Possibly some sun on West of Skye next day pm so made sure I was at The Fairy Pools on time, but the sun never came, so commiserated with the half dozen or so other bereft snappers and invested in a more textural / mono style image. Perched on a rock beneath the harsh majesty of the Cuillins was edifying nonetheless, the cabin fever of the past weeks slipping away nicely.
Driving through the night to Highland Perthshire, where next morning I was promised a glorious combination of early mist, deep frost and bright sunshine, the most heavenly of combinations. Perthshire's landscape can be so dreamy in the way it combines so many elements and this morning it was truly on form. My heart raced as I frantically sought to park the truck and get stuck into this scene before it evaporated. Farmland between Kenmore & Tummel Bridge.
Glen Clova is the most prominent of the Angus Glens and I have made rather too many fruitless visits to it in the past so my resolve was I high as I planned this particular approach . A Bunkhouse overnight stay with a 6 o-clock rise got me into position for a direct hit from the sun from the South East. Very predictable scenario as the warm light spread down from the crests picking up the shapes and textures of the broad Glen. My only challenge was to get some subtle detail / texture into the foreground, it was all over in about 6-7 minutes, that'll do nicely thanks, back to the truck for a coffee brew, bit of a glow on now.

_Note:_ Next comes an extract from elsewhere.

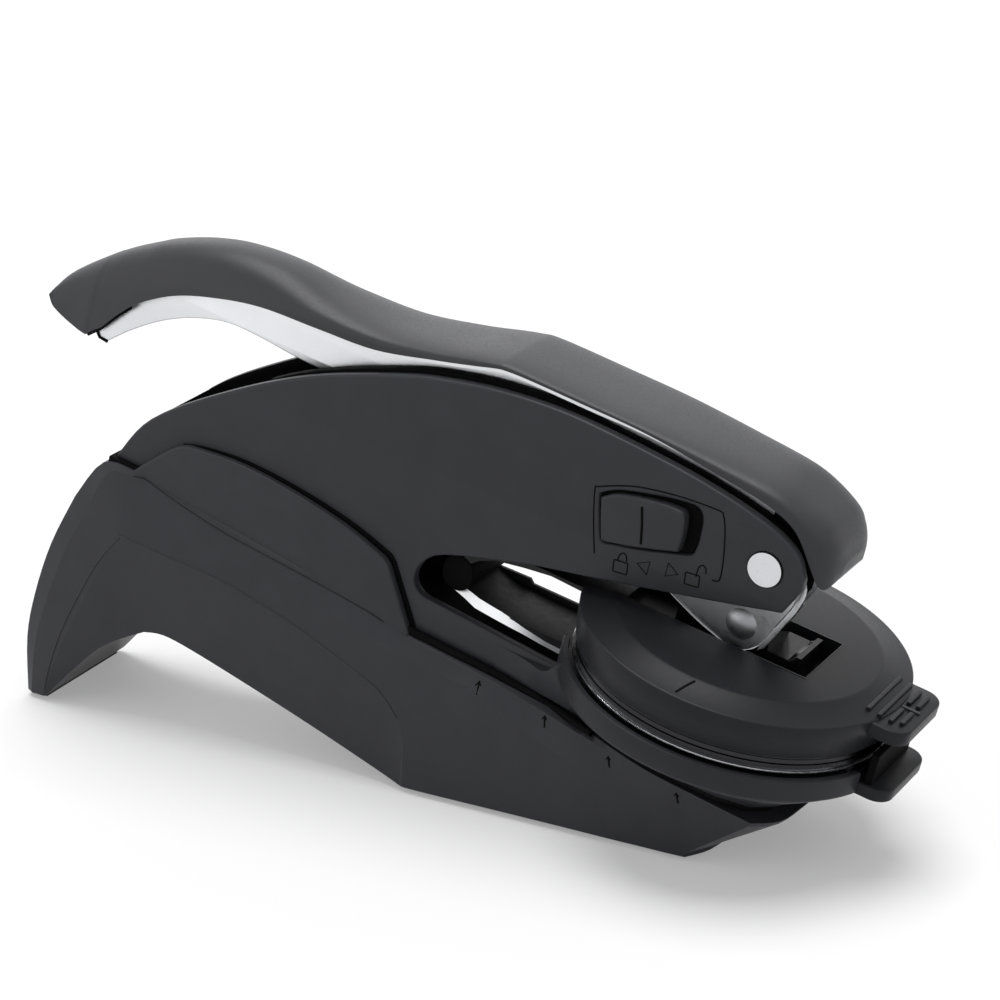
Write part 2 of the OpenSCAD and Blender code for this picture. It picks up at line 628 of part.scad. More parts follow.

Stonehaven is starting to annoy me as a overnight stay, overpriced and under-supplied is how I would describe the accommodation on offer but I was determined to get a Dunnottar Castle sunrise in the bag as all looked well on the forecast. Only 5 other photographers on site, so it seems bitterly cold Sunday mornings do help keep the numbers down. The shot? OK I guess it's in the bag but a I was hoping for some mist or a wee bit more drama - next time maybe.
Arbroath, The Declaration of Arbroath is a declaration of Scottish independence, made in 1320 - just thought I would stick that in to jolly things along a bit. Famous also for the smoked Haddock or "smokie" My instinct was to revel in this symbol a bit and get a "working toon" image that has a whiff of tradition from inside the working harbour - here is what I came up with.
Heading South through a gloriously lit central Fife and on impulse I took a chance on maybe getting a shot of Glenrothes Town Centre. Thinking logically, high population centre, Fife calendar to produce - got to be worth a go. Words fail me in trying to describe this utterly exasperating experience, Glenrothes has no centre, there is absolutely nothing there apart from a shopping centre that goes on forever. How hard must it to add a heart to a new town when its being designed? Getting out of town and back on the M90 south was hideously difficult to boot. An hour and a half of my life I will never get back!
Hungry for some sort of productive closure to the day I took a stab at Culross, Fife, that fairy tale wee village with its oldest of vernacular "Fifey" style architecture, all NTS, listed & with cobbled streets. Alas I was too late, the light had gone and surprisingly there was no usable street lighting. What the heck, cranked up the ISO to 2500, did a little post production Photoshop work and hey presto I had my "sundowner".